In the early 1950s, however, most composers incorporated folk influences so as to appear politically correct to the dogma of socialist realism. Lutosławski was one of the few who rose above the pressure to produce compositions of quality, notably Bukoliki (Bucolics for piano (1952) and Dance Preludes for clarinet and piano (1954). Both works use folk tunes: those in Bucolics are from the Kurpie region, while those in Dance Preludes are from northern Poland. In both cases, Lutosławski uses the tunes as raw material for short pieces characterised by intriguing rhythmic and metric patterns. He also teases the tunes harmonically, showing as much inventiveness with folk material as his great Hungarian model, Béla Bartók.
Dance Preludes was Lutosławski’s avowed “farewell to folklore”. His next piece, Five Songs (1957), heralded the start of a new language, not least because a post-Stalin cultural thaw began in the mid-1950s and composers were able to compose as they wished, not at the State’s behest. Although the texts of Five Songs by Kazimiera Iłłakowicz are from a collection called Children’s Rhymes, the music bears no relation to earlier children’s pieces. Instead of a melodic impulse, Lutosławski revealed a stunningly original concept of harmony based on carefully-judged 12-note chords from which the melodic line is drawn. Sometimes the impression is of ladders of notes, as in ‘Morze’ [Sea] and ‘Rycerze’ [Knights], sometimes of clone-like clusters, as in ‘Wiatr’ [Wind]. Each song has a distinctive presence, as if alive and committed to the new artistic freedom Lutosławski was experiencing.

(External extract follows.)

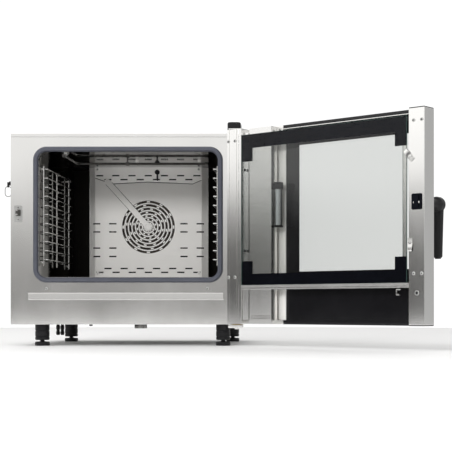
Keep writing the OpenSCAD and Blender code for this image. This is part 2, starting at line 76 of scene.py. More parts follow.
class Tree:
    # a node tree that gets its nodes from one method
    def __init__(self, tree):
        self.tree = tree

    def add(self, kind, settings=None, inputs=None, out=0):
        node = self.tree.nodes.new(kind)
        for setting, value in (settings or {}).items():
            if setting == "stops":
                ramp = node.color_ramp
                while len(ramp.elements) < len(value):
                    ramp.elements.new(0.5)
                for element, (place, colour) in zip(ramp.elements, value):
                    element.position = place
                    element.color = colour if len(colour) == 4 else (*colour, 1.0)
            else:
                setattr(node, setting, value)
        for socket, value in (inputs or {}).items():
            if isinstance(value, Value):
                self.tree.links.new(value.socket, node.inputs[socket])
            else:
                node.inputs[socket].default_value = value
        return Value(self, node.outputs[out])

    def blend(self, mask, low, high):
        return self.add("ShaderNodeMix", {"data_type": "RGBA"}, {0: mask, 6: low, 7: high}, out=2)

    def ramp(self, value, start, end):
        # 0 at start and 1 at end, held beyond both
        span = {"Value": value, "From Min": start, "From Max": end}
        return self.add("ShaderNodeMapRange", {"clamp": True}, span)


class Finish(Tree):
    # a material with one Principled shader; fixed numbers sit on its own sockets
    def __init__(self, name, colour, roughness, metallic=0.0, fixed=None):
        self.material = bpy.data.materials.new(name)
        self.material.use_nodes = True
        super().__init__(self.material.node_tree)
        self.shader = self.tree.nodes["Principled BSDF"]
        sockets = {"Base Color": (*colour, 1.0), "Roughness": roughness, "Metallic": metallic}
        sockets.update(fixed or {})
        for socket, value in sockets.items():
            self.shader.inputs[socket].default_value = value
        self.material.diffuse_color = (*colour, 1.0)

    def grain(self, scale):
        spot = self.add("ShaderNodeTexCoord", out="Object")
        return self.add("ShaderNodeMapping", None, {"Vector": spot, "Scale": scale})

    def noise(self, scale, size, detail=3.0, rough=0.55):
        settings = {"Vector": self.grain(scale), "Scale": size, "Detail": detail, "Roughness": rough}
        return self.add("ShaderNodeTexNoise", None, settings)

    def feed(self, socket, value):
        self.tree.links.new(value.socket, self.shader.inputs[socket])

    def tint(self, mask, low, high):
        self.feed("Base Color", self.blend(mask, (*low, 1), (*high, 1)))

    def bump(self, height, strength, distance):
        inputs = {"Height": height, "Strength": strength, "Distance": distance}
        self.feed("Normal", self.add("ShaderNodeBump", None, inputs))


def brushedSteel(name, colour, roughness, grain=(700, 700, 6), smear=0.06, wear=0.04, metal=1.0):
    finish = Finish(name, colour, roughness, metal)
    lines = finish.noise(grain, 1.0, 2.0)
    clouds = finish.noise((6, 6, 3), 1.0, 4.0)
    finish.feed("Roughness", lines * smear + clouds * 0.10 + (roughness - 0.5 * smear - 0.05))
    dark = [c * (1 - wear) for c in colour]
    light = [min(1, c * (1 + wear)) for c in colour]
    finish.tint(lines * 0.5 + clouds * 0.5, dark, light)
    finish.bump(lines, 0.05, 0.0003)
    return finish.material


def chamberSteel():
    # polished walls, with painted shade darkening them from just before the baffle backwards
    finish = Finish("chamberSteel", (0.24, 0.235, 0.225), 0.06, 1.0)
    spot = finish.add("ShaderNodeTexCoord", out="Object")
    depth = finish.add("ShaderNodeSeparateXYZ", None, {0: spot}, out=1)
    deepShade = finish.ramp(depth, 0.19, 0.24)  # metres behind the room's middle
    lines = finish.noise((60, 60, 60), 1.0, 2.0)
    finish.feed("Roughness", lines * 0.03 + deepShade * 0.3 + 0.045)
    # the near-black tint towards the back is painted shade deep in the chamber
    finish.tint(deepShade, (0.26, 0.255, 0.245), (0.012, 0.011, 0.010))
    finish.bump(lines, 0.04, 0.0003)
    return finish.material


def mouldedBlack(name, colour, roughness, grain=900):
    finish = Finish(name, colour, roughness, 0.0, {"Specular IOR Level": 0.26})
    pebble = finish.noise((1, 1, 1), grain, 2.0)
    clouds = finish.noise((1, 1, 1), 14, 3.0)
    finish.feed("Roughness", clouds * 0.16 + (roughness - 0.08))
    finish.tint(clouds, [c * 0.8 for c in colour], [c * 1.35 for c in colour])
    finish.bump(pebble, 0.12, 0.0003)
    return finish.material


def clearGlass(name, colour, clear):
    # a see-through pane: a little gloss over a tinted clear body
    finish = Finish(name, colour, 0.02, 0.0, {"IOR": 1.45, "Transmission Weight": 1.0})
    shader = finish.tree.nodes.new("ShaderNodeBsdfTransparent")
    shader.inputs["Color"].default_value = (*clear, 1)
    mix = finish.tree.nodes.new("ShaderNodeMixShader")
    edge = finish.add("ShaderNodeFresnel", None, {"IOR": 1.45})
    finish.tree.links.new((edge * 0.42).socket, mix.inputs[0])
    gloss = finish.tree.nodes.new("ShaderNodeBsdfGlossy")
    gloss.inputs["Roughness"].default_value = 0.02
    finish.tree.links.new(shader.outputs[0], mix.inputs[1])
    finish.tree.links.new(gloss.outputs[0], mix.inputs[2])
    finish.tree.links.new(mix.outputs[0], finish.tree.nodes["Material Output"].inputs["Surface"])
    return finish.material


def printedBlack(name, colour, gloss):
    finish = Finish(name, colour, 0.08, 0.0, {"Specular IOR Level": gloss})
    haze = finish.noise((1, 1, 1), 9, 3.0)
    finish.feed("Roughness", haze * 0.12 + 0.05)
    finish.tint(haze, [c * 0.7 for c in colour], [c * 1.5 for c in colour])
    return finish.material


def gasketRubber():
    finish = Finish("gasketRubber", (0.062, 0.066, 0.085), 0.42, 0.0, {"Specular IOR Level": 0.55})
    dust = finish.noise((1, 1, 1), 30, 4.0)
    finish.feed("Roughness", dust * 0.2 + 0.34)
    finish.tint(dust, (0.048, 0.052, 0.070), (0.078, 0.083, 0.105))
    finish.bump(finish.noise((1, 1, 1), 1200, 1.0), 0.08, 0.0002)
    return finish.material


def heatStained(name):
    finish = Finish(name, (0.16, 0.14, 0.12), 0.45, 0.9)
    stain = finish.noise((1, 1, 1), 35, 5.0)
    finish.tint(stain, (0.10, 0.085, 0.08), (0.24, 0.20, 0.17))
    finish.feed("Roughness", stain * 0.25 + 0.32)
    return finish.material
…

The most recent piece in this selection is Epitaph for oboe and piano (1979). It also marks his return to small-scale chamber pieces and to melody after two decades of fascination with 12-note harmony. Epitaph was written at the request of the British oboist, Janet Craxton, in memory of her husband, the composer Alan Richardson. The oboe’s plaintive melody is countered by flights of fancy with the piano before the two instruments reach a sense of final repose.